Os guineenses nestas condições eram obrigados a cumprir o serviço militar obrigatório no Exército português e como conheciam bem o terreno foram “uma arma essencial” contra a guerrilha do PAIGC, que uma vez no poder ajustou contas com número indeterminado deles, prendendo-os, na melhor das hipóteses, com a alternativa a ser a eliminação física.
Diogo Cardoso recorda uma passagem do filme, em que um dos entrevistados resume bem a forma como Portugal usou em seu proveito estes comandos africanos: “Ele diz: ‘quando cresces na mão de alguém, tu acreditas que aquilo que essa pessoa te diz é verdade’”.
As dificuldades de Sofia da Palma Rodrigues e Diogo Cardoso para realizarem este filme foram sentidas sobretudo em Portugal.
“O trabalho logístico na Guiné-Bissau foi, na verdade, muito mais fácil do que o trabalho de logística em Portugal, porque não é a Guiné-Bissau que tem um registo destas pessoas. Quem deveria ter e quem tem o registo destes nomes é o exército português, porque foi para o exército português que estas pessoas combateram”, frisa Sofia da Palma Rodrigues.
O primeiro passo foi ir ao arquivo histórico-militar e ao arquivo do exército e num primeiro momento disseram-lhes que não havia nada, que tinha ficado tudo na Guiné-Bissau.
“Foi em Portugal, no arquivo pessoal de um dos comandos africanos, que tivemos acesso a uma lista de cerca de 550 nomes daqueles que tinham sido os homens que constituíram as três companhias de comandos africanos da Guiné”, recorda Sofia da Palma Rodrigues.

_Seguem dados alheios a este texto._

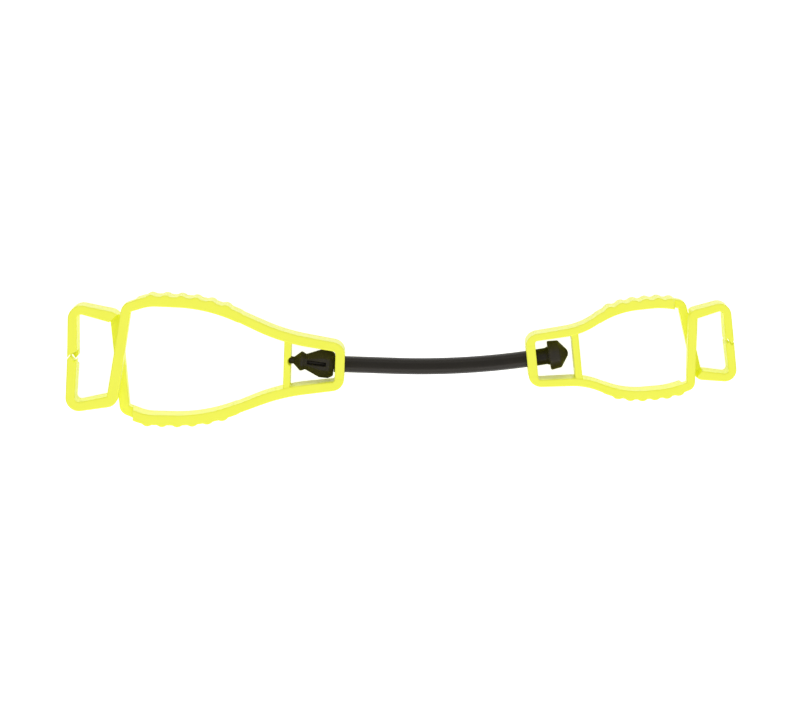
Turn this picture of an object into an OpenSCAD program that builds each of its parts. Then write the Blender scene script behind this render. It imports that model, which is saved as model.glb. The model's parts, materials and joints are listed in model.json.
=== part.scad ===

“Fomos para Bissau, fizemos o trabalho natural de um jornalista que foi chegar e começar a fazer perguntas e a perceber se havia alguém que conhecia alguém. E, na verdade, foi muito simples, porque quase toda a gente tinha alguém na família que tinha combatido no exército português e a partir daí chegava aos comandos”, acrescenta a realizadora.
De novo em Portugal, Sofia da Palma Rodrigues conta que no regresso ao arquivo histórico-militar, conseguiram encontrar dois elementos importantes: registos fotográficos da existência dos comandos e o comprovativo de que tinham descontado na altura para a Caixa Geral de Aposentações.

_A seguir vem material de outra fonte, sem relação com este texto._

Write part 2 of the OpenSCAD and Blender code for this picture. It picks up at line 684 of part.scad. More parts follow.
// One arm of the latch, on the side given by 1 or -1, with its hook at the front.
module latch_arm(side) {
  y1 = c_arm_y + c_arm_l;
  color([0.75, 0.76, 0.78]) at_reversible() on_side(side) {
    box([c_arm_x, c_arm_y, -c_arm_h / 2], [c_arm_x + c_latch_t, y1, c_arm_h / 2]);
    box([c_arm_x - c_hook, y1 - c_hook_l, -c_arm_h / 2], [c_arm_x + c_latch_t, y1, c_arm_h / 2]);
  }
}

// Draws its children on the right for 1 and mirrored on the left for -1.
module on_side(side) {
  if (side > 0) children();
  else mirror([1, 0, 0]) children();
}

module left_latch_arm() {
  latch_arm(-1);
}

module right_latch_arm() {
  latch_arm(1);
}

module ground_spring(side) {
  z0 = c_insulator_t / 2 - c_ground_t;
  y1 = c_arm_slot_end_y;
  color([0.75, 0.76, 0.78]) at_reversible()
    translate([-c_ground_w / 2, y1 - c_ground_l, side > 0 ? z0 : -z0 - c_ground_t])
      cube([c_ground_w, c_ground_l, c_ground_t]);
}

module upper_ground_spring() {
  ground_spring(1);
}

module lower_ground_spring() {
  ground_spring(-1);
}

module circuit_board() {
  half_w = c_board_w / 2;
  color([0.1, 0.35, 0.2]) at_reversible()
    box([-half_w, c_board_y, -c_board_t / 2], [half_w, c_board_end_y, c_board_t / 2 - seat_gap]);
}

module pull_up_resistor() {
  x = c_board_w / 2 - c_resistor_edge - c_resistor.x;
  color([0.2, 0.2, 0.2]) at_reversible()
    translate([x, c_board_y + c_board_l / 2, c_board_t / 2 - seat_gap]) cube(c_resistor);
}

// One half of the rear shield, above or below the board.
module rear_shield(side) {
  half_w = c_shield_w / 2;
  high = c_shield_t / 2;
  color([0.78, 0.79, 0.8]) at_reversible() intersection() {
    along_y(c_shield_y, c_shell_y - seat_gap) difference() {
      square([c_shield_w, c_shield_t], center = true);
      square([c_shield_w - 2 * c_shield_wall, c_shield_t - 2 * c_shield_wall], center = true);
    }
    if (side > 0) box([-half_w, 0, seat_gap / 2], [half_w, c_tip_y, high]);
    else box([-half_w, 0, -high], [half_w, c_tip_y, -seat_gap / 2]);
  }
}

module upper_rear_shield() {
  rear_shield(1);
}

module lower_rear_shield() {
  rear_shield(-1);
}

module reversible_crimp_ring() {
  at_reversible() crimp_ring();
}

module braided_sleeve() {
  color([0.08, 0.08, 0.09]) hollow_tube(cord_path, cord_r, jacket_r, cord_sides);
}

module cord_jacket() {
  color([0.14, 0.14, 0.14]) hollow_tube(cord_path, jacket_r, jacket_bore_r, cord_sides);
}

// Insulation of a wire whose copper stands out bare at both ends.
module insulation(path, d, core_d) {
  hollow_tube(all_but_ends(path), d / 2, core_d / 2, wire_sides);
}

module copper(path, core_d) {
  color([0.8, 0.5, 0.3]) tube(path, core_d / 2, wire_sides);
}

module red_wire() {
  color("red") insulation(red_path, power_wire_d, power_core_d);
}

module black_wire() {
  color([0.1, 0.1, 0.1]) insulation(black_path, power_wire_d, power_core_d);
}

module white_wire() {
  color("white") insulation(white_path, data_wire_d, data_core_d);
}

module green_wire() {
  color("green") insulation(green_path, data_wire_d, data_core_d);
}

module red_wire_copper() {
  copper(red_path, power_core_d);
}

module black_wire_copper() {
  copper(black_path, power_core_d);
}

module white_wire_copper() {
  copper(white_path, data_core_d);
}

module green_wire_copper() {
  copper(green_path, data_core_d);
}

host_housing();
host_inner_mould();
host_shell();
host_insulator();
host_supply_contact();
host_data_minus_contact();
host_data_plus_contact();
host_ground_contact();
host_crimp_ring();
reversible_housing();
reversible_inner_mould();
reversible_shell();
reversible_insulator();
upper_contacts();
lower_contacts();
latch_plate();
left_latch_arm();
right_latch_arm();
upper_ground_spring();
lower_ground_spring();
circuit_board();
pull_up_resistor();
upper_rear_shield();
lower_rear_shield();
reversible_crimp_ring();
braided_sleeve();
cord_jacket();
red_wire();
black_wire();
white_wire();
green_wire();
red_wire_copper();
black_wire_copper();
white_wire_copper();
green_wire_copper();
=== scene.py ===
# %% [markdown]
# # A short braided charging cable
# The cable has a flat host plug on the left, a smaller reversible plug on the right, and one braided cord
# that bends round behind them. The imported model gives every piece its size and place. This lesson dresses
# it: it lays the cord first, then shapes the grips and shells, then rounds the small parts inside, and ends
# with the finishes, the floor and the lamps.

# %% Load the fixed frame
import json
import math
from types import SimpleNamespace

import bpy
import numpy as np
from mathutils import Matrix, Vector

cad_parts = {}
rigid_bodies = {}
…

Ou seja, tinham direito a uma reforma como qualquer um de nós, que desconte para a segurança social”, explica.
Portugal continua sem resolver a questão e, para pelo menos um terço dos que falaram com os dois realizadores, o tempo deixou de contar.
Diogo Cardoso considera que “uma das grandes importâncias deste documento ou deste filme, é exatamente cristalizar no tempo uma história importante e uma história que está fora da narrativa oficial portuguesa e da narrativa oficial guineense, sobre um grupo de homens que acabou por ser esquecido dentro de um processo histórico e acabamos por chegar a essa história no momento exato em que grande parte dessas pessoas estava doente, estava a morrer”.
Julião Correia é um deles. Morreu em outubro de 2017, com 75 anos, poucas semanas depois de ter sido entrevistado em Bissau.
“Não foi apenas o Julião. Dos homens todos que entrevistámos, que nós tenhamos conhecimento, um terço deles já faleceu. E, por isso, era aquele tipo de histórias que ou era retratado nesta altura ou corria o risco de realmente desaparecer sem ser contada e isso torna este filme também premente e uma temática premente a ser contada neste momento”, sublinha o realizador.
Após a entrada no circuito comercial, “Por tu, Portugal, eu juro!” vai percorrer o circuito dos festivais.
Sofia da Palma Rodrigues e Diogo Cardoso são jornalistas da revista digital de jornalismo narrativo Divergente (www.divergente.pt), que produz o filme.